On the first day of early voting in Illinois, President Obama made a conspicuous effort to promote the initiative. “I’m so glad I can early vote here,” he said. Then shortly before leaving, he was sure to add, “Early vote, everybody!” Pundits and politicians have been quick to praise early voting for its democratic value. After all, it seems logical that early voting would make our elections more participatory. If we make voting easier, then more people will vote.
But studies performed by political scientists here at Yale and at the University of Wisconsin-Madison indicate otherwise. In “Election Laws, Mobilization, and Turnout: The Unanticipated Consequences of Election Reform,” researchers from UW-Madison write, “One of the most popular election reforms among state governments may inadvertently result in fewer voters at the polls.” They use empirical data gathered from analyses of voter turnout in the 2004 and 2008 elections to demonstrate this paradox of early voting.
By expanding the number of voting days, you naturally dilute the inherent potency of Election Day. A soft two-week period of early voting makes Election Day a subconscious perpetuity rather than a hard-and-fast deadline. With this new perspective, it’s easy to imagine how people may procrastinate, forget or outright neglect to vote. Your vote seems much less urgent, less impelling if Election Day can move according to your personal schedule. Ironically, the greater ease with which you can vote may actually discourage some people from voting in the first place.

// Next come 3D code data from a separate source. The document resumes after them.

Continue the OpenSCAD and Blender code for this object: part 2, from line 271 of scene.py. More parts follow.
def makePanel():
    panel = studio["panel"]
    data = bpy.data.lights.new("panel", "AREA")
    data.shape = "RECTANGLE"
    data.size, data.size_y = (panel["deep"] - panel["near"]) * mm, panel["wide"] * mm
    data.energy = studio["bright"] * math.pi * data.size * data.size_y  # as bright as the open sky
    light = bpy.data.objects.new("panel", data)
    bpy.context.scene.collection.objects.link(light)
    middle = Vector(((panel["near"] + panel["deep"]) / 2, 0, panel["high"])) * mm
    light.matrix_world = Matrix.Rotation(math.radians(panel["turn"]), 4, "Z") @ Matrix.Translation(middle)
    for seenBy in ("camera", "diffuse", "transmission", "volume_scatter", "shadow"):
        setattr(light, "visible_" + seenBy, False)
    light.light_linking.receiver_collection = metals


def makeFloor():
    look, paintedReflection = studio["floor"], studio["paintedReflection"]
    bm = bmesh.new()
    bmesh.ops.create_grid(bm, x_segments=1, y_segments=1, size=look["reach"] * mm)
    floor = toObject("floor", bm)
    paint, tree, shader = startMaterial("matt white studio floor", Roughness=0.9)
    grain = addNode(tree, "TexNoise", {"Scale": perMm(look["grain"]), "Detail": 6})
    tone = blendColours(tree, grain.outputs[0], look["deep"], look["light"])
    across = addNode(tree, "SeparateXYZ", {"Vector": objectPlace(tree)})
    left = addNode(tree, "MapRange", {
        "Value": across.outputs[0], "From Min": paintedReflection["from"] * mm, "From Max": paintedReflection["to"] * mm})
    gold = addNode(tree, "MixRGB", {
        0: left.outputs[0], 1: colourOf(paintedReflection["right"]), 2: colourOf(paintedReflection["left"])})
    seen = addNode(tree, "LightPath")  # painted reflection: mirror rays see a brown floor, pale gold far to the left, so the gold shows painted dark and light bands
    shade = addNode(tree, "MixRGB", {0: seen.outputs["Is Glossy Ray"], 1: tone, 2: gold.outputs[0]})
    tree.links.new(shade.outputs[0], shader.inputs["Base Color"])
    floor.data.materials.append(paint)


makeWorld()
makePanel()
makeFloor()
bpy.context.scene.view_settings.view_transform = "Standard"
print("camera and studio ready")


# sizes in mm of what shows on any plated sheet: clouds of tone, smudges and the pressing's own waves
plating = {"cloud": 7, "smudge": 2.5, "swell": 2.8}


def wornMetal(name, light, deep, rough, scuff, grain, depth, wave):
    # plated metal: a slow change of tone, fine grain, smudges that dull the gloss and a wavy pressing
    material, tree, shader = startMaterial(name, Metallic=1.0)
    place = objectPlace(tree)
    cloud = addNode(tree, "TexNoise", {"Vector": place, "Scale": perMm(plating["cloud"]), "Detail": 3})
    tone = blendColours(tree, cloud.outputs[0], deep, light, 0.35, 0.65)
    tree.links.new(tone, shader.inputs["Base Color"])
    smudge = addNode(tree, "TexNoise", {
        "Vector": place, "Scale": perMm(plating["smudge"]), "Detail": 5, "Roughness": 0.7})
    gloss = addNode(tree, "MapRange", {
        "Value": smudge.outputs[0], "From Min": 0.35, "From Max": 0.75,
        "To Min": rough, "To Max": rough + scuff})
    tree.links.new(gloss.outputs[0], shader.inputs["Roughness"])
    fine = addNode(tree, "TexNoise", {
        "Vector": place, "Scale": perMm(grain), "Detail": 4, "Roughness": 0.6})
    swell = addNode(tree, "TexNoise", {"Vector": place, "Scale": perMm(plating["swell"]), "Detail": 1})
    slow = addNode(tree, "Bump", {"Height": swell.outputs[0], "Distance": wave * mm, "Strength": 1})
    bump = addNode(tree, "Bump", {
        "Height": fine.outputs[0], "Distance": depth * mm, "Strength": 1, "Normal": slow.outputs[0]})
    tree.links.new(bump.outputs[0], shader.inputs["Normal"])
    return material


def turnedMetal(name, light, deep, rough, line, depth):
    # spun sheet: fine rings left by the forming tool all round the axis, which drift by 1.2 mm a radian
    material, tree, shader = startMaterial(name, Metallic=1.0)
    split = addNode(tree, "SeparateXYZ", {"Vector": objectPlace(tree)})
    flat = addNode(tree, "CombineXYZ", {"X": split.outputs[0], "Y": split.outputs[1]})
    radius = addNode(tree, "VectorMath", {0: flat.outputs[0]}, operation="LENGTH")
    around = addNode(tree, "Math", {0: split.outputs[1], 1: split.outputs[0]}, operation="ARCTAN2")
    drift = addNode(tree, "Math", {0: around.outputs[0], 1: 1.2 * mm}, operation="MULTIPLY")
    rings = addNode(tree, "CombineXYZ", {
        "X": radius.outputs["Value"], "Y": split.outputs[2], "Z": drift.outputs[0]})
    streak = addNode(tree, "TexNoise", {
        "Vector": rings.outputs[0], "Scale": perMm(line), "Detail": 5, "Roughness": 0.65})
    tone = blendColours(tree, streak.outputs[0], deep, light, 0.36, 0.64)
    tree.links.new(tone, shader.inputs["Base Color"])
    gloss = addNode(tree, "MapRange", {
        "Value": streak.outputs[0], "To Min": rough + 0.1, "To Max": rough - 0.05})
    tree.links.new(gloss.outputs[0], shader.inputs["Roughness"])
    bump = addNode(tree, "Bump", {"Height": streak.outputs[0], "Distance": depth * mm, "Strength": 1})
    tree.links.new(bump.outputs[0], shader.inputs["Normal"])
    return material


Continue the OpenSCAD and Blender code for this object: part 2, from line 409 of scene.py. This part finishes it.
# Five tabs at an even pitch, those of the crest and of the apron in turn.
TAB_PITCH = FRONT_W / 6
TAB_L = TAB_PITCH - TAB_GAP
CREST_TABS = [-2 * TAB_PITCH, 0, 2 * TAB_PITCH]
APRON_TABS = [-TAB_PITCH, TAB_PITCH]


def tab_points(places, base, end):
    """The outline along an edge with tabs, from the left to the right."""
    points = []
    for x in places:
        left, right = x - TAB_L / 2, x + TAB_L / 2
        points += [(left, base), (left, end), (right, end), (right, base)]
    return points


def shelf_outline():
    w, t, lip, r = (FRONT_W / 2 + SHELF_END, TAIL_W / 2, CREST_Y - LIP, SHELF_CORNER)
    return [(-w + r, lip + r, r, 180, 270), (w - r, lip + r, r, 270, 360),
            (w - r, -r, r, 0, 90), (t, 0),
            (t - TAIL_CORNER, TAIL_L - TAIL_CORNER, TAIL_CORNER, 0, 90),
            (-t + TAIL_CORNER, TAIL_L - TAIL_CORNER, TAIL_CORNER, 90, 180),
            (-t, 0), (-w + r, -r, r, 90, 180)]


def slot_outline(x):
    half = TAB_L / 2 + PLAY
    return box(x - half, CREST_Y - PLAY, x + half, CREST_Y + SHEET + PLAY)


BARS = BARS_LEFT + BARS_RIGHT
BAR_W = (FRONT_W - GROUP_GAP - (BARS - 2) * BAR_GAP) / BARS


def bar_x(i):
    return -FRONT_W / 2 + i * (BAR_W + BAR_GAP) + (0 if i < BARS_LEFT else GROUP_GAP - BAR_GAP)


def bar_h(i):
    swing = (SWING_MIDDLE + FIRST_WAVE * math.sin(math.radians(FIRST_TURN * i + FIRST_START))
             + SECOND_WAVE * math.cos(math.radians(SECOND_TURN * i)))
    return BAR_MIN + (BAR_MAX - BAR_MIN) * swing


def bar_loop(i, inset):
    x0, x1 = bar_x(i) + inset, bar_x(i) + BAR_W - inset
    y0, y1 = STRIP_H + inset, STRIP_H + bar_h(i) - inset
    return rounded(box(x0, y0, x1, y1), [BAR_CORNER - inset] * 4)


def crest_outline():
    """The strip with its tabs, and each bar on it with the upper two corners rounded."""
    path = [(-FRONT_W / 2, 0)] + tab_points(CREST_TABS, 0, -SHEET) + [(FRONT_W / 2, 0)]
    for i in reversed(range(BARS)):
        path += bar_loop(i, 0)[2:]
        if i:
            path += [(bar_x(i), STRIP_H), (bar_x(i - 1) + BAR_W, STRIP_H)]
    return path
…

In addition to reducing the civic significance of elections for individuals, early voting warps the behavior of crucial voting blocs and can hinder the mobilization efforts of political campaigns. In “Dynamic Voting in a Dynamic Campaign: Three Models of Early Voting,” a study out of Yale, the authors state that in the 2012 elections, high-participation voters took advantage of early voting while low-participation voters did not. Meaning, those who voted early were those who would have voted regardless of the existence of early voting laws. The authors go on to suggest that early voting tends to demobilize independents and young voters more than their partisan and older counterparts. If this is the case, early voting may compound the problem of polarization and partisanship.

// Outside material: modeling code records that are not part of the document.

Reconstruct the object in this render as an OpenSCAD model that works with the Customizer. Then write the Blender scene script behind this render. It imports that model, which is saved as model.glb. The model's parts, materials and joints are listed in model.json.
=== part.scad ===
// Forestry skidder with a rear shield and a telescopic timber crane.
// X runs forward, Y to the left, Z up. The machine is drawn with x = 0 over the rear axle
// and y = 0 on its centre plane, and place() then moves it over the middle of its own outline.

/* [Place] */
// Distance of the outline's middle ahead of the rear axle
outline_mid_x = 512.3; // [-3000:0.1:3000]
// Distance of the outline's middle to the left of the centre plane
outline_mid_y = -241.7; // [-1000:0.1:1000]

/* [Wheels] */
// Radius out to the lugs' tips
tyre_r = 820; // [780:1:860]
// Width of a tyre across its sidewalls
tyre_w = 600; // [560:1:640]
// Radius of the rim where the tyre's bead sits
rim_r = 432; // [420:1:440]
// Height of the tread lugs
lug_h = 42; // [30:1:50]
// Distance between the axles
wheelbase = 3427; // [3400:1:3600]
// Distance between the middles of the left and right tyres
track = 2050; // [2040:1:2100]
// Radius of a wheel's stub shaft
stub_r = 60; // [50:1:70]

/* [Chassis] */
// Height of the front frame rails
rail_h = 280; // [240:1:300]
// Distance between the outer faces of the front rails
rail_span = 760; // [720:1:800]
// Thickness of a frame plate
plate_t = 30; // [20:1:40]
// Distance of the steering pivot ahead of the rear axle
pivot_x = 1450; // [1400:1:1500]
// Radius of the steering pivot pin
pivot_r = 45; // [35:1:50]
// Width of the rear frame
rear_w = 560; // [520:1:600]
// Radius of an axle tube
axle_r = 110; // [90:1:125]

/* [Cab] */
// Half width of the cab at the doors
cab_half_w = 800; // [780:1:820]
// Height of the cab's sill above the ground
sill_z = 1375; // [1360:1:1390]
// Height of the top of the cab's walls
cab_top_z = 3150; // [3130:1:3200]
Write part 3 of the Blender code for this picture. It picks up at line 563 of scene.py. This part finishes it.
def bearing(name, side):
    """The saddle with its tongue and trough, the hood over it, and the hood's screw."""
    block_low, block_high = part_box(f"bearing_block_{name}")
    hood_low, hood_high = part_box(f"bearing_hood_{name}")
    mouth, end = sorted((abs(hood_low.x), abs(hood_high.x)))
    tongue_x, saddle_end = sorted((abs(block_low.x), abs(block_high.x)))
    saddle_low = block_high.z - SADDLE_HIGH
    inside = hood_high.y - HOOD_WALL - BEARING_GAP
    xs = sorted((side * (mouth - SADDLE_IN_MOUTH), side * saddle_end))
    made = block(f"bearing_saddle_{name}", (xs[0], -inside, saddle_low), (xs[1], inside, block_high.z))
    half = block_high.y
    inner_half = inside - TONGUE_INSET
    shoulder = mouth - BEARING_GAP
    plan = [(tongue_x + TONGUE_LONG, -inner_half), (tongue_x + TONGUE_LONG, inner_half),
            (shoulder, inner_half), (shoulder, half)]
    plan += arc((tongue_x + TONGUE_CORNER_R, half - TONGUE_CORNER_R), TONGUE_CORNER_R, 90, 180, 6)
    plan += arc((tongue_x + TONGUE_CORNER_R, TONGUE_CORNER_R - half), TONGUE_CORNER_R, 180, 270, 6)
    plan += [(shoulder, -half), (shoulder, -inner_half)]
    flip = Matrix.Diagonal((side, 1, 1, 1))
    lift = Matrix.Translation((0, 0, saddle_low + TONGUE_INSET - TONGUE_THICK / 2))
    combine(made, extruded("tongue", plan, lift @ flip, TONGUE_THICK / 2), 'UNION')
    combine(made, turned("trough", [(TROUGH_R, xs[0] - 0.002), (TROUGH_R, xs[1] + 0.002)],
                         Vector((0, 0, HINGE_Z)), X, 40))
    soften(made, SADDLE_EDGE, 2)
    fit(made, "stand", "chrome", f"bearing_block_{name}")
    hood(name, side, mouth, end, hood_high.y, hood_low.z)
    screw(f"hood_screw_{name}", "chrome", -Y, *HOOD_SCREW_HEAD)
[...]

The gains made by millions voting early are lost when millions more who would have showed up on Election Day fail to do so. The result, as both studies argue, is a net decline in voter turnout. Voters need an Election Day stimulus. Early voting instead depresses turnout by depriving Election Day of its stimulating effects and by its innate design, robbing Election Day of its special camaraderie. Early voting makes voting less and less of a singular jubilee process and more and more of a check-list item to postpone.

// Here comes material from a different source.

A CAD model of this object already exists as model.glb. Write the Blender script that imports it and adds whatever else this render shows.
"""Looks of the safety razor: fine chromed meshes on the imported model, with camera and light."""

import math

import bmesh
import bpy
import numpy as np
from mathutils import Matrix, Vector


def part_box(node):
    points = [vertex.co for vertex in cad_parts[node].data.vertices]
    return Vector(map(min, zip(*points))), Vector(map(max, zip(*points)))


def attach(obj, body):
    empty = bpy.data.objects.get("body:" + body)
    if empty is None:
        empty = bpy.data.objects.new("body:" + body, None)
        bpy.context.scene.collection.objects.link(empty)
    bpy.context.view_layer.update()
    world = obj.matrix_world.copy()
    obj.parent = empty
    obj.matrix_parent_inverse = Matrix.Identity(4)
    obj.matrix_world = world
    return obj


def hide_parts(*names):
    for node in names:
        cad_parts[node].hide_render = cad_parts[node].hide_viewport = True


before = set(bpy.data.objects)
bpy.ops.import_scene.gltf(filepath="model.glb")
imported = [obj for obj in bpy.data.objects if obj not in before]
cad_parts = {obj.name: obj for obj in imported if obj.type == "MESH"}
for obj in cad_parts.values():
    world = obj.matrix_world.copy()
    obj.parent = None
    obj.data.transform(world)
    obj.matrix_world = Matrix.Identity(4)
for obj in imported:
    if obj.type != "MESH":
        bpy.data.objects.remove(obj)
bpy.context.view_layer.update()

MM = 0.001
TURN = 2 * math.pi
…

These studies don’t toss out the merits of early voting outright, but they do shed light on the complexity of voter behavior and the unintended consequences of election reforms. The debate over early voting is particularly relevant to New Haven because next week, Connecticut voters will have the chance to amend the State Constitution to permit early voting in the state. Question one on the ballot will ask, “Shall the Constitution of [Connecticut] be amended… to permit a person to vote without appearing at a polling place on the day of an election?”
As democrats (lower case “d”), we should support policies that encourage more meaningful voter participation. Because of this, evidence suggests Connecticut should leave its Constitution be. Early voting neither helps democratize our elections nor improves our politics. We should all seriously reconsider the conventional assumption that anything that makes voting easier will naturally increase voter turnout. As counterintuitive as it sounds, in most places, early voting has had the opposite effect. Like so many other policies, even the simplest and most benign changes can produce cascades of unintended consequences.